Exercise aim -
Gather all lines in the data that hold the string "picture".

Data extract -
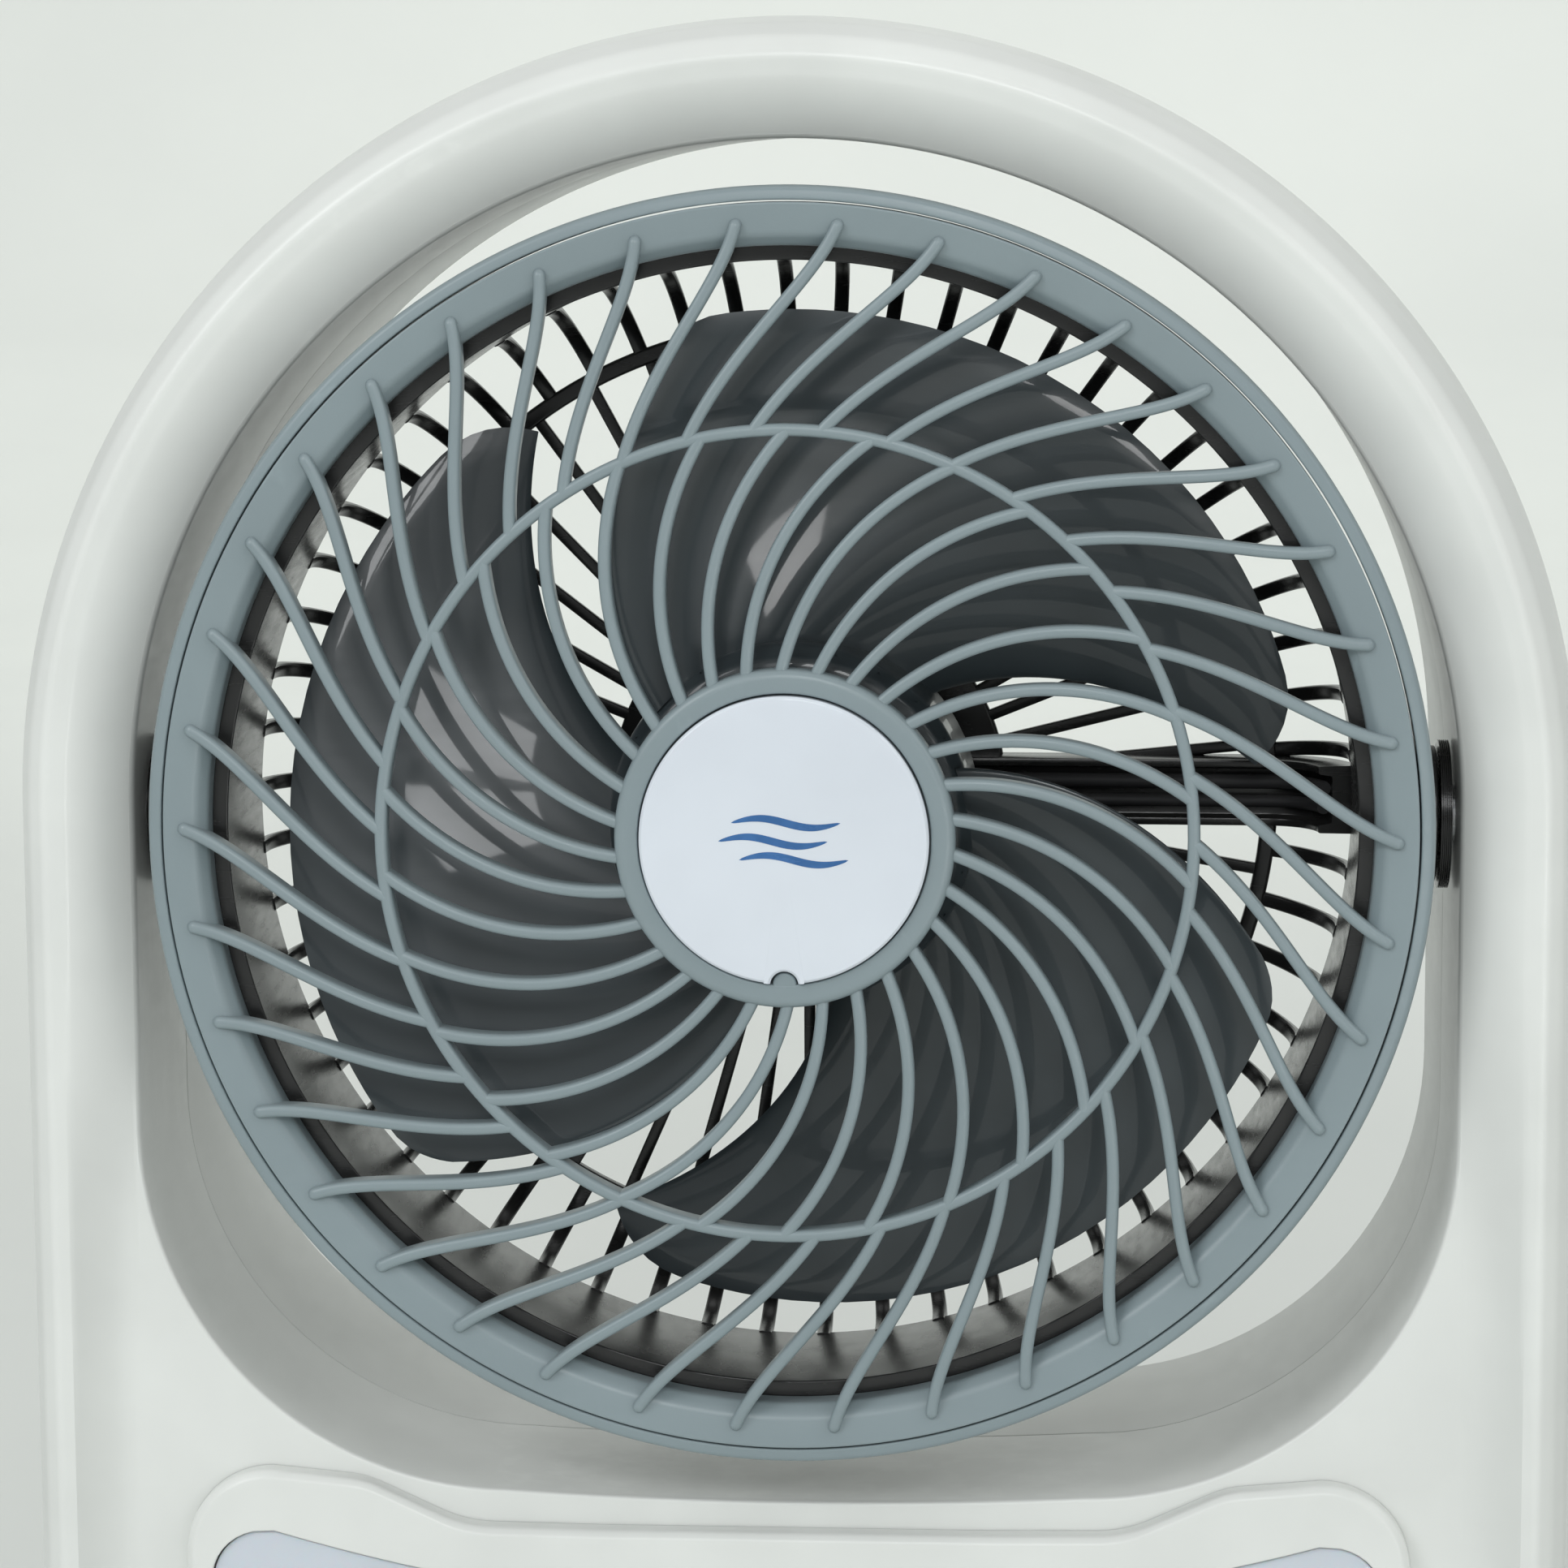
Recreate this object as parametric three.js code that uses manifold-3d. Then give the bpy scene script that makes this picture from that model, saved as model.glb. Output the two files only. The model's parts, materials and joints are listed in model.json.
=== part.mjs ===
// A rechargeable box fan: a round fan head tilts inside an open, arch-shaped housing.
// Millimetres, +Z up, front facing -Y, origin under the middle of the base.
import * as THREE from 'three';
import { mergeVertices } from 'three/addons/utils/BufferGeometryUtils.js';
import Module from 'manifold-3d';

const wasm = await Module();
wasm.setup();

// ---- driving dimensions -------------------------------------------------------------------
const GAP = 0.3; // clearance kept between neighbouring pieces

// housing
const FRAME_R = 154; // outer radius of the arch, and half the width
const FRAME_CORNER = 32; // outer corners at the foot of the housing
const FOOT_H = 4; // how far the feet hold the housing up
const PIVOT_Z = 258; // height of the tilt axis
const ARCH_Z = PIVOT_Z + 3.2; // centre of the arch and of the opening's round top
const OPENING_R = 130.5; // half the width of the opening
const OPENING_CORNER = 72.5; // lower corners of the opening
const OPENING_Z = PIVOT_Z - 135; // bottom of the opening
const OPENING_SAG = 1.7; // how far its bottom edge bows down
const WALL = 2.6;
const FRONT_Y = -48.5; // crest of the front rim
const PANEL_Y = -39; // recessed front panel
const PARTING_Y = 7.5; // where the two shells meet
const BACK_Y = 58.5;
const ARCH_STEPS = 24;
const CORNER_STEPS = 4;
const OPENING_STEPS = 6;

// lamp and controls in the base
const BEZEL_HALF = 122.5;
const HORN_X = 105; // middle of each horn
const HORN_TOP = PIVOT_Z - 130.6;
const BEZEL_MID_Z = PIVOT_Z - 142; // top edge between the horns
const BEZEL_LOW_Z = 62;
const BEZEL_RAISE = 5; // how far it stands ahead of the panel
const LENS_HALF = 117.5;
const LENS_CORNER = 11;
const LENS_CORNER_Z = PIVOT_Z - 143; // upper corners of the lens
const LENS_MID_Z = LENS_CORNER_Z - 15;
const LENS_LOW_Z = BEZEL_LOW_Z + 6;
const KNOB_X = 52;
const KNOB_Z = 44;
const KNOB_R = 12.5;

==

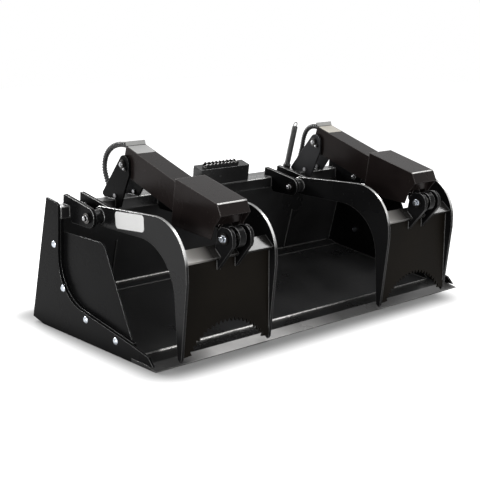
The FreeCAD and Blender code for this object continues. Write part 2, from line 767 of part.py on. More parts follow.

==

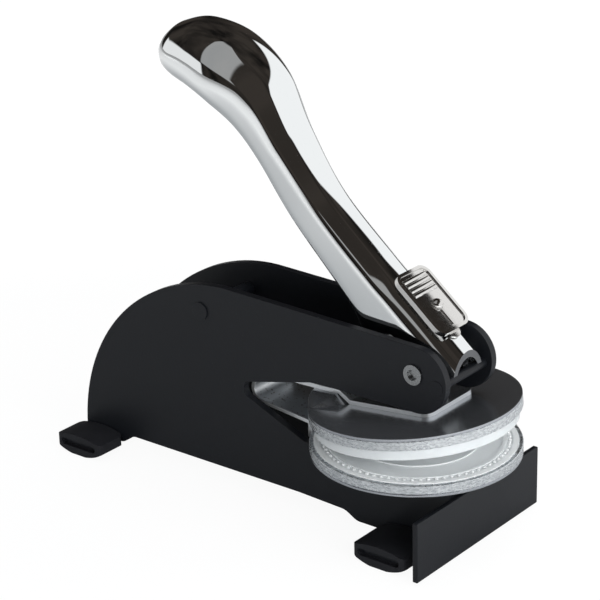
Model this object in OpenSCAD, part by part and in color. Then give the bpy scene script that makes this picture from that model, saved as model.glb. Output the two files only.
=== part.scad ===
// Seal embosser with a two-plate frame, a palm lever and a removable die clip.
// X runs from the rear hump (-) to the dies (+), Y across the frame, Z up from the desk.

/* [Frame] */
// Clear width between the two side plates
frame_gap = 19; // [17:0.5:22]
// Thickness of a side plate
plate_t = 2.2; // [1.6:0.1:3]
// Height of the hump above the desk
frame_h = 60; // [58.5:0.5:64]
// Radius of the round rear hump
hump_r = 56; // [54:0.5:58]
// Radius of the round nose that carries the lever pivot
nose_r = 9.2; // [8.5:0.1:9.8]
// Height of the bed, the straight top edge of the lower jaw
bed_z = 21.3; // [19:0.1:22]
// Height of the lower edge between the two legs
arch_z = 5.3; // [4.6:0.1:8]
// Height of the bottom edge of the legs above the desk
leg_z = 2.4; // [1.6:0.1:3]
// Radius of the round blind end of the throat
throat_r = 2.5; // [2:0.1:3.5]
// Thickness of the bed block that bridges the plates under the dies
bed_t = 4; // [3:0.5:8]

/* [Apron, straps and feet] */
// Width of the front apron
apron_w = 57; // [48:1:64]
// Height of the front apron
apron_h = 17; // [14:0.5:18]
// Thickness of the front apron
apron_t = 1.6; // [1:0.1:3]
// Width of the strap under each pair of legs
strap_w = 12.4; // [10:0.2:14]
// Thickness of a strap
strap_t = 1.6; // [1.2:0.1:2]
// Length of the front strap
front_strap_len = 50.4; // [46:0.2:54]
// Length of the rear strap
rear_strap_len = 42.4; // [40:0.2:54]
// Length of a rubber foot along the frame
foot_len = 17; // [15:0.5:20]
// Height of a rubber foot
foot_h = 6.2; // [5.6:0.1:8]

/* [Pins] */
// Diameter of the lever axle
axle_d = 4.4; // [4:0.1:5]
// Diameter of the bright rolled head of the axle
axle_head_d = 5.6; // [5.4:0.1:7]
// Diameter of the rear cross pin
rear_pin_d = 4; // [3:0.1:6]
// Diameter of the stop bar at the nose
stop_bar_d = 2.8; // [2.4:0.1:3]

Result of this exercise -
Recreate this object as parametric three.js code that uses manifold-3d. Then give the bpy scene script that makes this picture from that model, saved as model.glb. Output the two files only. The model's parts, materials and joints are listed in model.json.
Model this object in OpenSCAD, part by part and in color. Then give the bpy scene script that makes this picture from that model, saved as model.glb. Output the two files only.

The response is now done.